Are you arguing these are starting salaries?
- Phil King - Wednesday, Jul 19, 17 @ 10:57 am:
==Your devaluing of this work and the need to pay a decent wage to these folks says volumes about your world view. ==
Again, I’m not devaluing the work.
It should not be up to me or you to decide what these jobs get paid. Monopoly price setting power is bad whether you set it to high or too low. Salaries should be set by the market.
The private sector wages for janitors and truck drivers tell you exactly what the value of the work is. That’s what the state should pay, the minimum necessary to recruit people who can perform the job well. That aint $70k.
- Fool On The Hill - Wednesday, Jul 19, 17 @ 10:57 am:
The contempt for those working hard for their living is upseting. It is this same ugly attitude that keeps the minimum wage too low to live on.
- Robert the 1st - Wednesday, Jul 19, 17 @ 10:58 am:
I don’t know. And no I’m not. You think private companies anywhere pay this?
- Oswego Willy - Wednesday, Jul 19, 17 @ 10:58 am:
===You responded to my point by telling me to take a pay cut?
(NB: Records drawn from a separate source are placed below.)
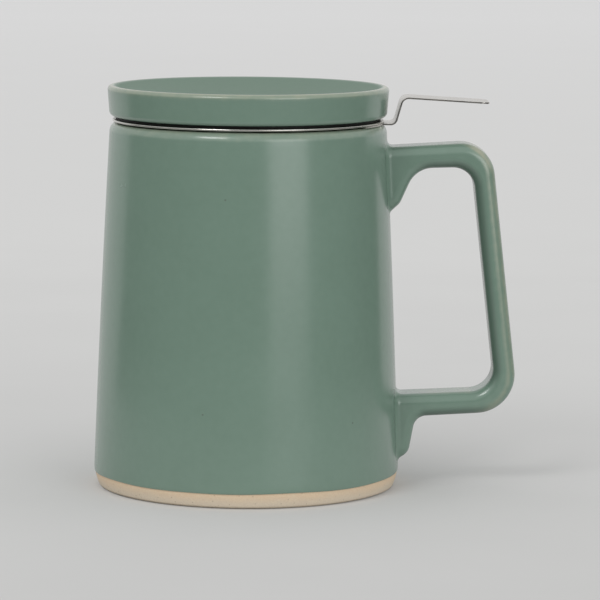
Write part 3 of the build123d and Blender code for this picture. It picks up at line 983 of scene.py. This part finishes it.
def floor_material():
    """Matte paper whose colour changes with the distance back, in metres, a little unevenly."""
    material, tree = start_material("matte_paper_floor")
    coordinate = add(tree, "TexCoord", output="Object")
    back = add(tree, "SeparateXYZ", {}, [coordinate], "Y")
    paper = add(tree, "TexNoise", {}, {"Vector": coordinate, "Scale": 9, "Detail": 4})
    uneven = add(tree, "MapRange", SMOOTH, [paper, 0.3, 0.7, -0.05, 0.05])
    depth = add(tree, "Math", PLUS, [back, uneven])
    to_middle = add(tree, "MapRange", {}, [depth, -0.3, 0.7])
    to_far = add(tree, "MapRange", {}, [depth, 0.7, 3])
    near = add(tree, "Mix", COLOURS, {0: to_middle, 6: linear(FLOOR_NEAR), 7: linear(FLOOR_MIDDLE)}, 2)
    tone = add(tree, "Mix", COLOURS, {0: to_far, 6: near, 7: linear(FLOOR_FAR)}, 2)
    shaded = add(tree, "BsdfPrincipled", {}, {
        "Base Color": tone, "Roughness": 0.9, "Specular IOR Level": 0.2})
    shown = add(tree, "Emission", {}, {"Color": tone, "Strength": 1.0})
    away = add(tree, "VectorMath", {"operation": "LENGTH"}, [coordinate], "Value")
    glow = add(tree, "MapRange", SMOOTH, [away, 0.045, 0.16, 0.2 * FLOOR_GLOW, FLOOR_GLOW])
    share = add(tree, "Math", TIMES, [seen_directly(tree), glow])
    both = add(tree, "MixShader", {}, [share, shaded, shown])
    return end_of_graph(material, both)


turn = np.arange(studio_facets) * 2 * pi / studio_facets
disc = studio_radius * np.stack([np.cos(turn), np.sin(turn), 0 * turn], 1)
studio_floor = make_piece("studio_floor", disc, [list(range(len(disc)))], [floor_material()])

# %% [markdown]
# ## Light
# An even grey room gives most of the light, so a colour renders about as it is written. Two
# soft boxes add what shapes the glaze: a large one on the right, which draws the long soft
# streak down the wall, and a small bright one high on the left, which lights the lid's dish,
# glints on the rims and lays a weak shadow. A dark flag stands round the camera, where a studio
# is dark too. Only reflections see it: without it, satin glaze and steel look milky from the
# front.

# %% World and soft boxes
ROOM = 0.78
world = bpy.data.worlds.new("grey_room")
bpy.context.scene.world = world
world.use_nodes = True
world.node_tree.nodes.clear()
room = add(world.node_tree, "Background", {}, {"Color": (ROOM, ROOM, ROOM, 1), "Strength": 1.0})
add(world.node_tree, "OutputWorld", {}, {"Surface": room})


def aimed(azimuth, elevation, distance, target=(0, 0, 0.06)):
    """Matrix of a lamp at that direction from the target, azimuth counted from the camera's
    side towards the right, turned so that its -Z axis points at the target."""
    a, e = radians(azimuth), radians(elevation)
    way = Vector((sin(a) * cos(e), -cos(a) * cos(e), sin(e)))
    turned_to = way.to_track_quat("Z", "Y").to_matrix().to_4x4()
    return Matrix.Translation(Vector(target) + way * distance) @ turned_to


def soft_box(name, azimuth, elevation, distance, width, height, radiance):
    """A rectangular area lamp whose face has the given radiance: watts = radiance * area * pi."""
    lamp = bpy.data.lights.new(name, "AREA")
    lamp.shape = "RECTANGLE"
    lamp.size = width
    lamp.size_y = height
    lamp.energy = radiance * width * height * pi
    holder = bpy.data.objects.new(name, lamp)
    bpy.context.scene.collection.objects.link(holder)
    holder.matrix_world = aimed(azimuth, elevation, distance)
    print(f"{name}: {lamp.energy:.1f} W")


soft_box("tall_box_right", 33, 14, 2.6, width=1.5, height=1.5, radiance=2.35)
soft_box("key_left", -34, 42, 2.4, width=0.8, height=0.6, radiance=9.0)

# %% Flag
flag_half_turn = 114              # degrees to each side of the camera
FLAG_LINE = np.array([[300, 0.5], [1500, 0.5], [3000, 0.5], [3000, 700]])    # radius and height


def flag_sheet():
    """A dark sheet on the camera's side: it lies on the floor from near the cup out to 3 m, and
    stands up there."""
    spread = np.radians(np.linspace(-flag_half_turn, flag_half_turn, 47))
    away = FLAG_LINE[:, :1]
    height = np.repeat(FLAG_LINE[:, 1:], len(spread), 1)
    points = np.stack([away * np.sin(spread), -away * np.cos(spread), height], -1).reshape(-1, 3)
    return points, grid_faces(len(FLAG_LINE), len(spread), False, False).tolist()


def flag_material():
    """Black flock, which swallows nearly all light."""
    material, tree = start_material("black_flock")
    shader = add(tree, "BsdfPrincipled", {}, {"Base Color": linear("#1c1c1c"), "Roughness": 0.95})
    return end_of_graph(material, shader)


points, faces = flag_sheet()
flag = make_piece("dark_flag", points, faces, [flag_material()])
flag.visible_camera = False
flag.visible_diffuse = False
flag.visible_shadow = False
flag.visible_transmission = False

# %% [markdown]
# ## Camera
# A long lens a little over a metre away, about 90 mm above the cup's rim and tipped down by
# about seven degrees. A Track To constraint could aim it, but three plain numbers for yaw, pitch
# and roll can be changed one at a time.

# %% Camera
camera_distance = 1.1313
camera_height = 0.20244
camera_pitch = radians(7.260)
camera_yaw = radians(0.8403)
camera_roll = radians(0.4508)
lens = bpy.data.cameras.new("camera")
lens.sensor_width = 36
lens.lens = 217.69
camera = bpy.data.objects.new("camera", lens)
bpy.context.scene.collection.objects.link(camera)
camera.matrix_world = (
    Matrix.Translation((0, -camera_distance, camera_height))
    @ Matrix.Rotation(-camera_yaw, 4, "Z")
    @ Matrix.Rotation(radians(90) - camera_pitch, 4, "X")
    @ Matrix.Rotation(camera_roll, 4, "Z")
)
bpy.context.scene.camera = camera
bpy.context.scene.view_settings.view_transform = "Standard"
print(f"camera: {lens.lens:.1f} mm lens, {camera_distance} m from the cup's axis")
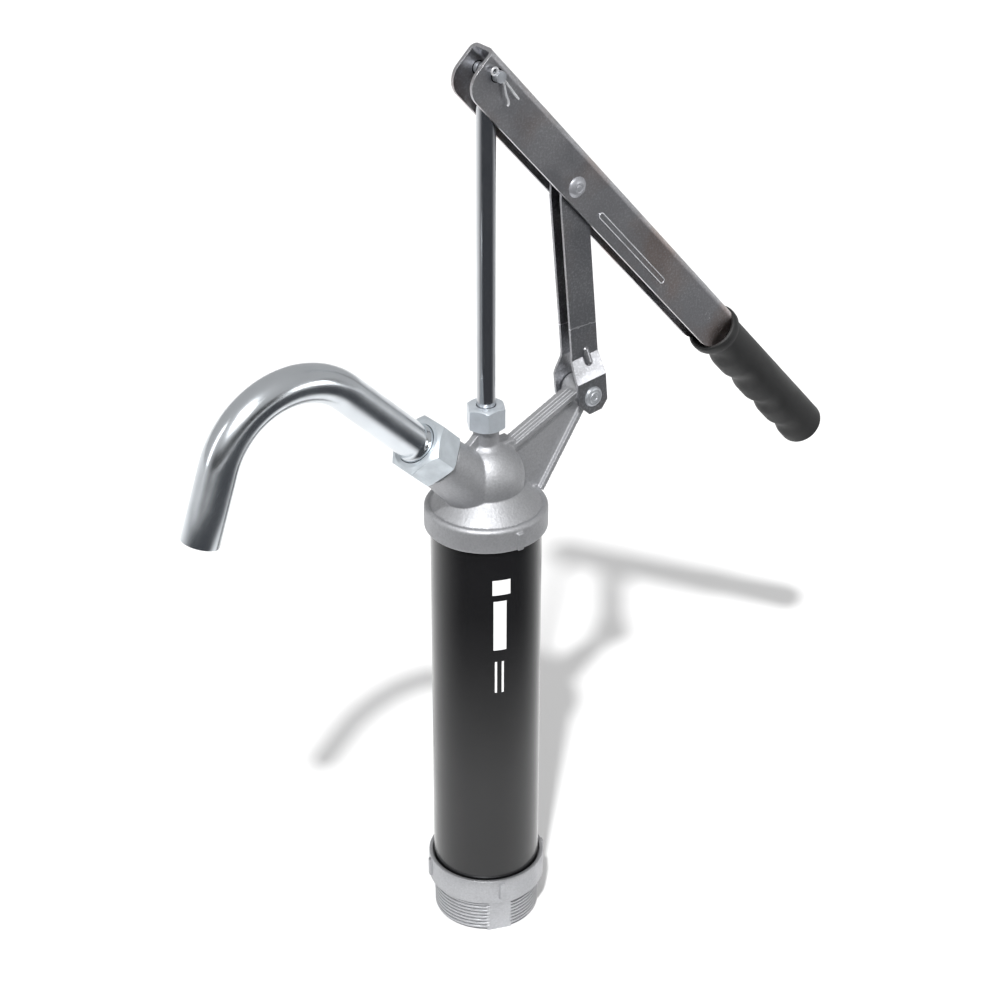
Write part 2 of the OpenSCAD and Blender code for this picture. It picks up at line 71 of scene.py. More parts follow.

How’s that not personal?===
You say they don’t earn their money.
Very well, I know you as well as you know them.
So, I think you deserve a $30K pay cut, under your parameters of judgment, not emotion.
- Blue Bayou - Wednesday, Jul 19, 17 @ 10:59 am:
Robert makes an entirely ideological point, then, when asked to show his work, decries such tactics.
It’s easy to mouth platitudes, but hard to give reasons for them.
- Morty - Wednesday, Jul 19, 17 @ 10:59 am:
We’re talking about people, with lives and families and responsibilities. It doesn’t get more personal than that.
- Rogue Roni - Wednesday, Jul 19, 17 @ 11:00 am:
And eyeing another mans wages isn’t personal Robert? Isn’t there one of those commandment things about that sort of thing?
- Robert the 1st - Wednesday, Jul 19, 17 @ 11:00 am:
I did show my work, see link above Blue.
- Grandson of Man - Wednesday, Jul 19, 17 @ 11:01 am:
“I can show you dozens making over $70k working for the state.”
Probably after many years of working. No one starts out making that kind of money. Bruce hates seniority and wants to eliminate layoff protections. That’s the thanks workers would get under his contract–a kick to the curb.
At least they’re most likely not hypocrites like Bruce and his supporters who attack public employees but never, ever say anything about Bruce profitin’ from collectivism.
The IPI execs Bruce hired are anti-government and have zero government experience that warrants their pay. Rickert is openly part of “let the state burn.” I saw this on “Chicago Tonight,” a few months ago, when she was the only one on the three-person panel, with Mr. Msall and Mr. Martire, who said she hoped a budget wouldn’t be passed.
These people are being paid lavishly for destruction. At least state workers build up the government and serve their functions.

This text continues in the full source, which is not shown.